Diplomatic ties between the United States and Iran have been frozen for three decades, but Obama has vowed to map out a new future for American relations with Iran.
In an interview with Al-Arabiya satellite television network, Obama said last week that Washington would offer Iran an "extended hand" if Iran’s leaders "unclenched their fist."
"Whether or not that hand becomes less clenched is really up to them,” said Hillary Clinton last week, in her first news briefing as Obama’s secretary of state. “But as we look at the opportunities available to us, we’re going to have a very broad survey of what we think we can do.”
Obama’s predecessor George W. Bush — who famously declared Iran part of an "axis of evil" — refused to talk to Tehran until it stopped sensitive nuclear fuel work.
The Obama White House has refused to rule out any options — including military strikes — to stop Tehran from acquiring a nuclear weapon.

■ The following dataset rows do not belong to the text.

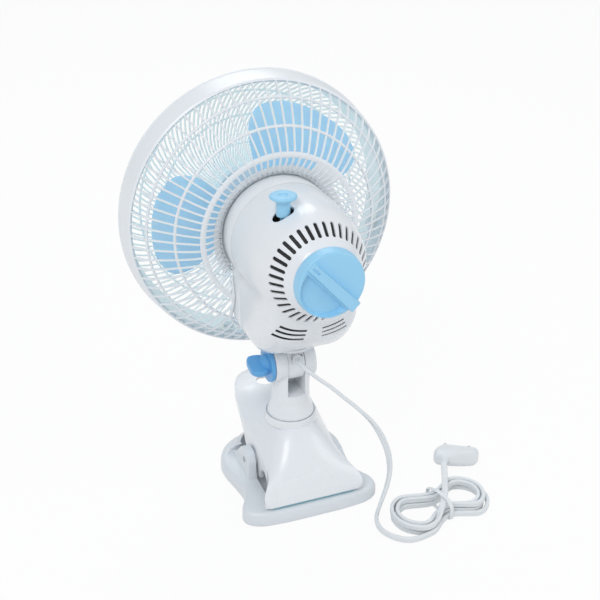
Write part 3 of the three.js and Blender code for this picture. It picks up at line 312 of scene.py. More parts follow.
def prism(outline, start, end, axis="z"):
    """An outline raised along an axis; along x it is drawn in y and z."""
    place = {"z": lambda a, b, h: (a, b, h), "x": lambda a, b, h: (h, a, b)}[axis]
    return loft("prism", [[place(a, b, h) for a, b in outline] for h in (start, end)])


def arc(cx, cy, r, start, end, steps):
    turns = [math.radians(start + (end - start) * i / steps) for i in range(steps + 1)]
    return [(cx + r * math.cos(a), cy + r * math.sin(a)) for a in turns]


def shifted(piece, matrix):
    piece.data.transform(matrix)
    return piece


def joined(name, pieces):
    """Several loose bodies as one piece, without a boolean."""
    shape = bmesh.new()
    for piece in pieces:
        shape.from_mesh(piece.data)
        bpy.data.objects.remove(piece)
    mesh = bpy.data.meshes.new(name)
    shape.to_mesh(mesh)
    shape.free()
    whole = bpy.data.objects.new(name, mesh)
    bpy.context.scene.collection.objects.link(whole)
    return whole


def shaped(name, body, add=(), cut=(), edge=0.35):
    """Joins and cuts by boolean, then rounds the sharp edges."""
    body.name = name
    for group, how in ((add, "UNION"), (cut, "DIFFERENCE")):
        for tool in group:
            change = body.modifiers.new("change", "BOOLEAN")
            change.operation = how
            change.solver = "EXACT"
            change.object = tool
    if edge:
        bevel = body.modifiers.new("edge", "BEVEL")
        bevel.width = edge * MM
        bevel.segments = 2
        bevel.limit_method = "ANGLE"
        bevel.angle_limit = math.radians(42)
    graph = bpy.context.evaluated_depsgraph_get()
    mesh = bpy.data.meshes.new_from_object(body.evaluated_get(graph))
    body.modifiers.clear()
    mesh.validate()
    body.data = mesh
    for tool in (*add, *cut):
        bpy.data.objects.remove(tool)
    return body


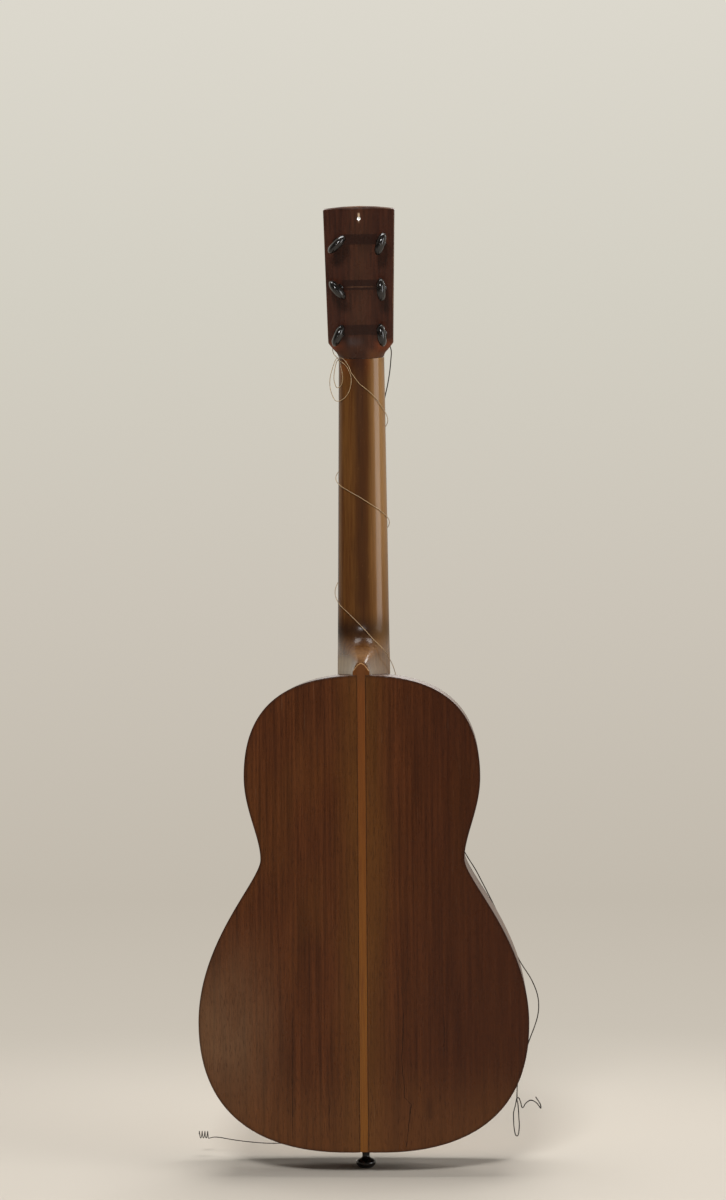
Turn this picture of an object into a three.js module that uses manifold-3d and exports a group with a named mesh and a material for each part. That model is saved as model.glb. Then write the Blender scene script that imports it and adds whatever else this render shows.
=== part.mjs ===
// A six-string parlour guitar of the late nineteenth century, standing on its end button with its back
// to the viewer at -Y. X runs across the body towards the bass side, Y out through the soundboard and
// Z up the neck. The origin is the centre of the end button's flat face.
// Lengths are in millimetres.

import * as THREE from 'three';
import { mergeVertices } from 'three/addons/utils/BufferGeometryUtils.js';
import Module from 'manifold-3d';

const wasm = await Module();
wasm.setup();

// Body outline, on the centre lines of the curves
const bodyLength = 464;
const upperBoutWidth = 231.5;
const waistWidth = 199.5;
const lowerBoutWidth = 323;
const upperBoutRise = 365;
const waistRise = 284.5;
const lowerBoutRise = 125;

// How far each outline curve leaves its anchor, as shares of the sizes that it follows
const shoulderFlatShare = 0.68;
const shoulderDropShare = 0.67;
const upperRunShare = 0.4;
const waistUpperShare = 0.28;
const waistLowerShare = 0.13;
const lowerRunShare = 0.5;
const tailDropShare = 1.1;
const tailFlatShare = 0.13;
const outlineSteps = 10;

// Box depth and the plates
const tailDepth = 92;
const neckEndDepth = 80;
const backArch = 3;
const backFacets = 9;
const soundboardThickness = 2.6;
const backThickness = 2.8;
const ribThickness = 2.2;
const bindingWidth = 1.6;
const bindingDepth = 4;
const backStripWidth = 8;
const backTabWidth = 16.4;
const backTabRise = 12.3;

// Inside the box
const liningThickness = 5;
const liningDepth = 10;
const blockWidth = 62;
const neckBlockLength = 24;
const tailBlockLength = 16;
const braceWidth = 6;
const braceHeight = 13;
const braceEndHeight = 5;
const braceTaper = 24;
const upperBraceDrop = 48;
const braceFromSoundHole = 12;
const backBraceShares = [ 0.86, 0.65, 0.41, 0.18 ];
const bridgePlateLength = 126;
const bridgePlateWidth = 26;
const bridgePlateThickness = 2;

// Sound hole and its inlaid ring
const soundHoleRadius = 42;
const soundHoleDrop = 152;
const rosetteInnerRadius = 46;
const rosetteWidth = 8;
const rosetteThickness = 1;

// Neck, head and fingerboard
const scaleLength = 628;
const fretsToBody = 12;
const fretCount = 18;
const neckWidthAtNut = 46;
const neckWidthAtBody = 53;
const neckDepthAtNut = 17;
const neckDepthAtBody = 20;
const heelLength = 44;
const fingerboardThickness = 5;
const fingerboardPastLastFret = 8;
const fretHeight = 1;
const fretWidth = 1.9;
const fretInset = 0.6;
const nutThickness = 5;
const nutProud = 1.8;
const headLength = 150.5;
const headThickness = 17;
const headLean = THREE.MathUtils.degToRad( 12 );
const headWidthAtShoulder = 65.2;
const headWidthAtTop = 70.8;
const headCrown = 2.6;
const shoulderLength = 15;
const hangingHoleRadius = 1.75;
const hangingHoleDrop = 11.5;

// Pegs
const pegRowStart = 25;
const pegRowPitch = 45;
const pegColumnSpacing = 43;
const pegRadiusAtBack = 4.3;
const pegRadiusAtFace = 3.7;
const pegPostRadius = 3.3;
const pegPostLength = 13;
const pegCollarRadius = 6.2;
const pegCollarThickness = 1.8;
const pegStemLength = 7;
const pegStemRadius = 3.4;
const thumbWidth = 23;
const thumbHeight = 18;
const thumbThickness = 6.6;
const thumbHollowDepth = 1.3;
const thumbPipRadius = 1.6;
const pegClearance = 0.3;

// Bridge, saddle and pins
const bridgeLength = 168;
const bridgeBlockLength = 82;
const bridgeWidth = 27;
const bridgeHeight = 8.5;
const bridgeWingHeight = 3.6;
const saddleLength = 70;
const saddleThickness = 2.6;
const saddleSlotDepth = 4;
const saddleProud = 2.5;
const saddleFromEdge = 7;
const pinFromSaddle = 9;
const pinSpacing = 10.8;
const pinHeadRadius = 3.7;
const pinShankRadius = 2.5;
const pinTipRadius = 1.9;
const pinLength = 21;
const pinClearance = 0.3;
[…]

Iranian President Mahmoud Ahmadinejad, having earlier congratulated Obama on his election, came out with a fiery speech last Wednesday, demanding that he apologize for "crimes" against Iran and that he "stop supporting the Zionists."
The host country for Wednesday’s talks has come under fire for its trade ties with Iran, with government figures last month showing an embarrassing 10.5 percent leap in German exports there in the first 11 months of 2008.
Foreign Minister Frank-Walter Steinmeier urged Tehran to "seize the chance" offered by Obama’s readiness for direct talks, in comments published in the Sueddeutsche Zeitung. "Confrontation and strong words will achieve neither security nor wealth — also in Iran."